マインドストレッチングによるキャリア開発
新型感染症との共存が避けられない状況において、ある企業の経営者から今後のキャリア開発のあり方についての質問を受けた。質問の前提は、新型感染症問題は根本的な解決が困難であるために、社会のあり方や事業の進め方が大きく変わる可能性が高いことである。この変化を前提とした場合、当然の事ながら個人にとってのキャリア開発のあり方も変化せざるをえない。
この経営者の質問に対して「マインドストレッチング」というキーワードを使って回答した。回答の趣旨は、様々な事態に柔軟に対応できるような幅の広さが求められるということである。この幅の広さを表すキーワードが「マインドストレッチング」である。
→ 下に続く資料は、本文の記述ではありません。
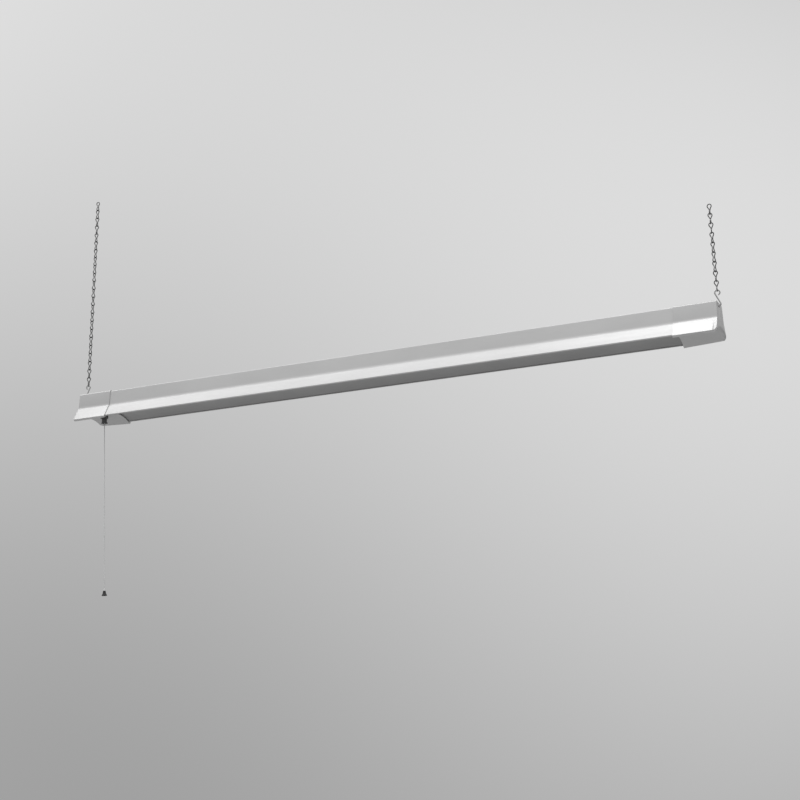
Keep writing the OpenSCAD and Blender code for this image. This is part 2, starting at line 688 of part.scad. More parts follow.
// A swept tube: each ring of the given number of sides stands square to the path
function ring(p, dir, d, sides) =
  let (n = unit(cross(dir, abs(dir.z) > 0.9 ? [1, 0, 0] : [0, 0, 1])), b = cross(unit(dir), n))
  [for (j = [0:sides - 1]) p + d / 2 * (cos(360 * j / sides) * n + sin(360 * j / sides) * b)];

module tube(path, d, sides) {
  last = len(path) - 1;
  points = [for (i = [0:last]) each ring(path[i], path[min(i + 1, last)] - path[max(i - 1, 0)], d, sides)];
  walls = [for (i = [0:last - 1], j = [0:sides - 1]) let (a = i * sides + j, b = i * sides + (j + 1) % sides)
    each [[a, b, b + sides], [a, b + sides, a + sides]]];
  ends = [[for (j = [sides - 1:-1:0]) j], [for (j = [0:sides - 1]) last * sides + j]];
  polyhedron(points, concat(walls, ends), convexity = 4);
}

// The cord from its knot on the arm down to the mouth of the neck
module cord_inside() at_switch() color("whitesmoke") {
  translate([0, 0, mouth_z]) cylinder(h = arm_top + knot_h / 2 - mouth_z, d = cord_d);
  translate([0, 0, arm_top + touch_gap]) cylinder(h = knot_h, d1 = 2.4 * cord_d, d2 = 1.8 * cord_d);
}

cord_steps = ceil(cord_len / (3 * cord_d));
module pull_cord() at_switch() color("whitesmoke")
  tube([for (k = [0:cord_steps]) [0, 0, cord_top_z - cord_len * k / cord_steps]], cord_d, 8);

sleeve_h = 4;
module cord_sleeve() at_switch() color("white") translate([0, 0, cord_low_z + 1]) difference() {
  cylinder(h = sleeve_h, d1 = cord_d + 1.6, d2 = cord_d + 0.8);
  translate([0, 0, -cut]) cylinder(h = sleeve_h + 2 * cut, d = cord_d + 0.2);
}

bell_skin = 1.2;
bell_top = cord_low_z + 1;
module cord_bell() at_switch() color("black") translate([0, 0, bell_top - bell_h]) difference() {
  rotate_extrude() polygon(concat([[0, 0], [bell_d / 2, 0], [bell_d / 2, 1.2]],
    bend([bell_d / 2, 1.2], [bell_d * 0.36, bell_h * 0.5], [bell_d * 0.27, bell_h], 4, 5),
    [[bell_d * 0.27, bell_h], [0, bell_h]]));
  translate([0, 0, -cut]) cylinder(h = cut + 1.5, d = bell_d - 2 * bell_skin);
  translate([0, 0, bell_h - 3]) cylinder(h = 3 + cut, d = cord_d + 0.2);
}

// ---------- hooks and chains ----------

// Both are drawn upright from the middle of the hook's lower bend, and leaned about it
module hang(side, lean) place() translate([side * hook_x, 0, hook_z]) rotate([0, lean, 0]) children();

tangent = asin(2 * hook_r / hook_span);
hook_tip = 25;    // degrees that the free ends run past the middle of their bends
hook_close = 75;

module s_hook() {
  wire_arc(hook_r, hook_wire, -180 - hook_tip, tangent);
  translate([0, 0, hook_span]) wire_arc(hook_r, hook_wire, -hook_close, 180 + tangent);
  rod([hook_r * cos(tangent), 0, hook_r * sin(tangent)],
      [-hook_r * cos(tangent), 0, hook_span - hook_r * sin(tangent)], hook_wire);
  for (p = [[hook_r * cos(tangent), 0, hook_r * sin(tangent)],
            [-hook_r * cos(tangent), 0, hook_span - hook_r * sin(tangent)]])
    translate(p) sphere(d = hook_wire + 0.08, $fn = 32);
}

module link_loop() {
  translate([0, 0, loop_z]) wire_arc(loop_r, chain_wire, twist_angle, 180 - twist_angle);
  for (side = [-1, 1]) {
    shoulder = [side * loop_r * cos(twist_angle), 0, loop_z + loop_r * sin(twist_angle)];
    waist = [side * twist_x, 0, twist_z];
    rod(shoulder, waist, chain_wire);
    for (p = [shoulder, waist]) translate(p) sphere(d = bend_d, $fn = 32);
  }
}

// One jack-chain link: a loop up in XZ, a loop down in YZ, and the wires twisted a quarter turn between
module jack_link() {
  link_loop();
  rotate([180, 0, 90]) link_loop();
  for (s = [-1, 1]) rod([s * twist_x, 0, twist_z], [0, s * twist_x, -twist_z], chain_wire);
}

module links(from, to) for (k = [from:to]) translate([0, 0, link_height(k)]) jack_link();

module left_hook() hang(-1, left_lean_angle) color("silver") mirror([1, 0, 0]) s_hook();
module left_chain() hang(-1, left_lean_angle) color("silver") links(1, left_links - 2);
module left_swing_link() hang(-1, left_lean_angle) color("silver") links(left_links - 1, left_links - 1);
module left_top_link() hang(-1, left_lean_angle) color("silver") links(left_links, left_links);
module right_hook() hang(1, 0) color("silver") s_hook();
module right_chain() hang(1, 0) color("silver") links(1, right_links - 1);
module right_top_link() hang(1, 0) color("silver") translate([0, 0, link_play - open_play])
  links(right_links, right_links);

housing();
left_end_cap();
right_end_cap();
lens();
led_tray();
led_boards();
leds();
board_links();
board_screws();
driver_base();
driver_cover();
driver_insulator();
driver_board();
driver_transformer();
driver_capacitors();
driver_choke();
driver_rivets();
terminal_block();
terminal_screws();
earth_screw();
mains_leads();
led_leads();
cap_screws();
inlet_bushing();
switch_body();
switch_cover();
switch_neck();
switch_nut();
switch_contacts();
switch_spring();
pull_arm();
ratchet_wheel();
cord_inside();
pull_cord();
cord_sleeve();
cord_bell();
left_hook();
left_chain();
left_swing_link();
left_top_link();
right_hook();
right_chain();
right_top_link();
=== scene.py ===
"""Hanging linear shop light: looks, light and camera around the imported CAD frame."""
import json
import math

import bmesh
import bpy
import numpy as np
from mathutils import Matrix, Vector


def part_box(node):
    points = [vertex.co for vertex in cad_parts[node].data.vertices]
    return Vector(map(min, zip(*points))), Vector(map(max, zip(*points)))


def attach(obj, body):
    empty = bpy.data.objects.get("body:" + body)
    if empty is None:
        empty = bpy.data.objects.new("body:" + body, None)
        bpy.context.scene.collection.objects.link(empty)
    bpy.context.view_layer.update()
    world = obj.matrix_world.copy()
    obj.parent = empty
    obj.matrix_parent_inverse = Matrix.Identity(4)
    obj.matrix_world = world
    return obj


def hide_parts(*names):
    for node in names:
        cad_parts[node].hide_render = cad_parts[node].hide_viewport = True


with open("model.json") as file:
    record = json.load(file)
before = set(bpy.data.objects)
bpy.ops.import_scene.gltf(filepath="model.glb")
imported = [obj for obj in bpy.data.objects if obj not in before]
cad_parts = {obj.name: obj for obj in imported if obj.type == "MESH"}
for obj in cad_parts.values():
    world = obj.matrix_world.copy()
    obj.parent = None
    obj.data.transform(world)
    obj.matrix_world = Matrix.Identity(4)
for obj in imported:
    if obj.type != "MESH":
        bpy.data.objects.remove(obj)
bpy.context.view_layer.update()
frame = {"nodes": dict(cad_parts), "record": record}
nodes = frame["nodes"]

MM = 0.001
SAME = 3e-6                          # metres: places nearer than this are one
TIPS_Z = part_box("housing")[0].z      # height of the hood's wing tips in the row frame
rng = np.random.default_rng(7)


def at(x, y, z):
    """A point given in millimetres, z above the hood's wing tips, as a place in the row frame."""
    return Vector((x * MM, y * MM, TIPS_Z + z * MM))


# ---------------------------------------------------------------- camera

VIEW_TURN, VIEW_RISE, VIEW_TILT = 23.423, 11.659, -2.534      # degrees
VIEW_PLACE = (931.27, -2039.23, -493.42)
SENSOR_W = 36                        # mm
PICTURE_W, FOCAL_LENGTH = 800, 1360.7                          # pixels


def make_camera():
    """Sets the camera that fits the photograph, and gives its level direction to the right."""
    yaw, pitch, roll = (math.radians(a) for a in (VIEW_TURN, VIEW_RISE, VIEW_TILT))
    forward = Vector((-math.sin(yaw) * math.cos(pitch), math.cos(yaw) * math.cos(pitch), math.sin(pitch)))
    right = Vector((math.cos(yaw), math.sin(yaw), 0))
    up = right.cross(forward)
    side = math.cos(roll) * right + math.sin(roll) * up
    top = -math.sin(roll) * right + math.cos(roll) * up
    cam = bpy.data.objects.new("camera", bpy.data.cameras.new("camera"))
    cam.matrix_world = Matrix.Translation(at(*VIEW_PLACE)) @ Matrix(
        (side, top, -forward)).transposed().to_4x4()
    cam.data.sensor_width = SENSOR_W
    cam.data.lens = SENSOR_W * FOCAL_LENGTH / PICTURE_W
    cam.data.clip_start, cam.data.clip_end = 0.01, 100
    bpy.context.scene.collection.objects.link(cam)
    bpy.context.scene.camera = cam
    return right


RIGHT = make_camera()

# ---------------------------------------------------------------- materials


def make_marks_group():
    """Fine marks and broad clouds over a surface: grain, rolling lines, draw marks or dulling."""
    tree = bpy.data.node_groups.new("marks_and_clouds", "ShaderNodeTree")
    for name in ("Place", "Mark Scale", "Cloud Scale"):
        tree.interface.new_socket(name, in_out="INPUT", socket_type="NodeSocketVector")
    for name in ("Mark Detail", "Mark Roughness", "Cloud Detail", "Cloud Roughness"):
        tree.interface.new_socket(name, in_out="INPUT", socket_type="NodeSocketFloat")
    for name in ("Marks", "Clouds"):
        tree.interface.new_socket(name, in_out="OUTPUT", socket_type="NodeSocketFloat")
    given = tree.nodes.new("NodeGroupInput").outputs
    result = tree.nodes.new("NodeGroupOutput").inputs
    for kind in ("Mark", "Cloud"):
        spread = tree.nodes.new("ShaderNodeMapping")
        tree.links.new(given["Place"], spread.inputs["Vector"])
        tree.links.new(given[kind + " Scale"], spread.inputs["Scale"])
        noise = tree.nodes.new("ShaderNodeTexNoise")
        noise.inputs["Scale"].default_value = 1
        tree.links.new(spread.outputs["Vector"], noise.inputs["Vector"])
        tree.links.new(given[kind + " Detail"], noise.inputs["Detail"])
        tree.links.new(given[kind + " Roughness"], noise.inputs["Roughness"])
        tree.links.new(noise.outputs["Fac"], result[kind + "s"])
    return tree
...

「マインドストレッチング」はマーケティングの大家フィリップ・コトラーが著書「コトラーマーケティングの未来と日本」で紹介している言葉である。コトラーによると、環境変化に対してビジネスパーソンとして能力を発揮するためには、自分の専門分野以外の文献を読むことなどで知性の幅を広げることが必要であり、こうした取り組みを「マインドストレッチング」と呼んでいる。従ってマーケティングの事しか考えないマーケターはマーケティングを効果的に進めることができないとも説明している。
先の経営者からの質問に対しては「マインドストレッチングによるキャリア開発」が必要不可欠であるという回答を行った。具体的にはビジネスパーソンとしてのキャリア開発では、自らが担当しているビジネス分野のみならず歴史やスポーツなどの異なる分野の文献を読むことなどに時間を費やすことが期待される。